Our primary risk was the data itself. Airbnb does not make their data publicly available, so we were reliant on a 3rd party who had been collecting and reselling data.
The Build
As the technical partner on this project, it was up to me to build out the tooling and infrastructure needed. To start, we decided to only support the United States, as the vast majority of our demand was concentrated there.
Our data supplier provided us with 1.5M+ records every month with 65+ data elements per listing. We also had in-house data cleaning, validation, and aggregation steps to run per listing.
This was going to be a complex project.
Here’s how it worked:
Each month, our data provided dropped a 10GB CSV file in object storage (S3)
An automated data pipeline would pick up the file, clean it, and pre-compute values. Then, it would insert the records into a MongoDB database
Mongo would store all of proprietary property data, and a separate relational database would store all other data (users, accounts, reports they created, etc)
The user would navigate to the site, select a location, and generate a report. The application server would then grab the relevant data from Mongo, create Google Sheet, and insert the data. Then, we’d create a gSheet pivot table automatically to prepare the report.
Finally, we automatically added the user as an editor on the gSheet, which triggers an email to notify them the report was ready.
This backend of this product was fairly complex, but it was critical that we kept the User Experience simple.
We decided on a single page that linked out to your existing reports and allowed you to request new locations.
Scaling and security were fairly straightforward. We used GCP, Google’s cloud services. Our app server was hosted on App Engine, which allowed us to automatically scale servers based on demand. We ensured that all requests to our server had to be authenticated and from known URLs using whitelisting. Our Mongo environment was also hosted in GCP and was secured behind a private network – no one could access its contents directly.
Our S3 bucket was secured with a simple username and password, and we archived files monthly after processing.
How It Went
After spending ~4 months building, we launched an early access version to a few select customers who we thought would benefit most. We iterated on the product for about a month, then launched to a broader audience with a limited number of reports available.
Our sales far exceed our expectations, passing $100k gross in 2 months! 🎉
During this time, I was putting out a ton of technical fires (while working full time). I was working 12+ hours a day, fixing bugs between meetings, and generally just trying to keep the ship afloat. In case it’s not obvious, I’m not a professional engineer and built 100% of this product solo, so I constantly felt like I was making it up as I went.
Unfortunately, our success quickly dried up as we ran into a new problem – access to data. Our data provider was unable to continue working with us and other providers charged upwards of $240k per year for the same product. Changing providers would also require us to rework our data pipelines and transformations, creating weeks of new work.
We were also unsure if we’d be able to scale our go-to-market enough to maintain margins, given our new (very high) fixed costs.
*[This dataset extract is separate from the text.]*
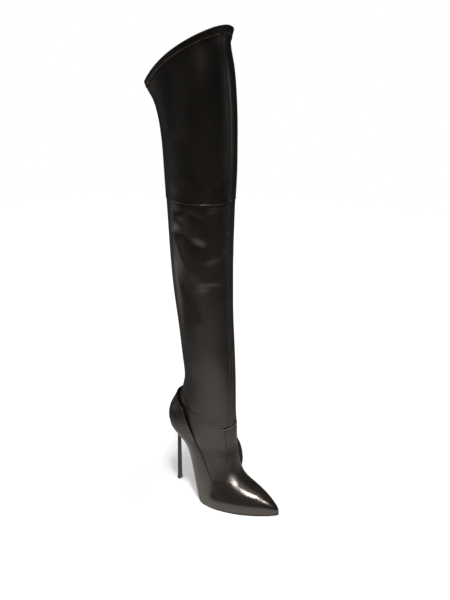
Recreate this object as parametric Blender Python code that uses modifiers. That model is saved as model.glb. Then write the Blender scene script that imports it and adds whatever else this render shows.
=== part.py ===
"""Over-the-knee boot with a pointed toe and a blade heel, for the right foot.

The boot stands on its heel tip and on the flat tread under the ball of the foot.
+Z is up, the toe points along -Y, and the wearer's left, the inner side, is +X.
Tables and sizes are in millimetres; the meshes are made in metres. The origin is
the bottom centre of the finished boot's bounding box.

Every leather piece comes from one surface, skin(). It is a loft through the rows of
SECTIONS, each of which cuts the boot square to its front line: across the vamp at the
toe, through instep and heel at the arch, and level around the leg.
"""

import math

import bmesh
import bpy
import numpy as np

MM = 0.001

# ---------------------------------------------------------------- driving sizes
UPPER_WALL = 1.8          # lined calf leather of the foot
SHAFT_WALL = 1.5          # bonded stretch leather of the leg
QUARTER_WALL = 1.4        # stiffened pump quarter around the heel
THIGH_LAP = 0.6           # the thigh piece stands this much proud of the leg
GAP = 0.3                 # clearance between neighbouring pieces
SOLE_GAP = 0.45           # clearance of the outsole under the last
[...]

Ultimately, we decided to shut down the product and Alex continued offering his product as service. At the same time, my live courses on Maven started to pick up and I decided to prioritize providing the best product I could to help other PMs become more technical.
What I’d Do Differently
Overall, building this product was one of the most fun experiences I’ve had in my career. Taking on the lead technical role was definitely a stretch for me, but we were able to make it work.
Having built 12+ products solo, here’s the 3 reasons why I think this one worked:
Clear distribution strategy - Alex had already spent 2+ years building trust and expertise in a very niche topic
Clear pain point - Multi-home hosts had experienced the pain of unprofitable properties and desperately wanted to avoid doing the same thing again
Simple product - We were able to deliver a clear, simple process that actually worked – something that was difficult to find on the market
If I was to do this again, I’d probably take the leap and purchase the data for $240k. I think we underestimated the size of this market and could have easily scaled this to $2-3M in revenue through channel partnerships with larger influencers in the space.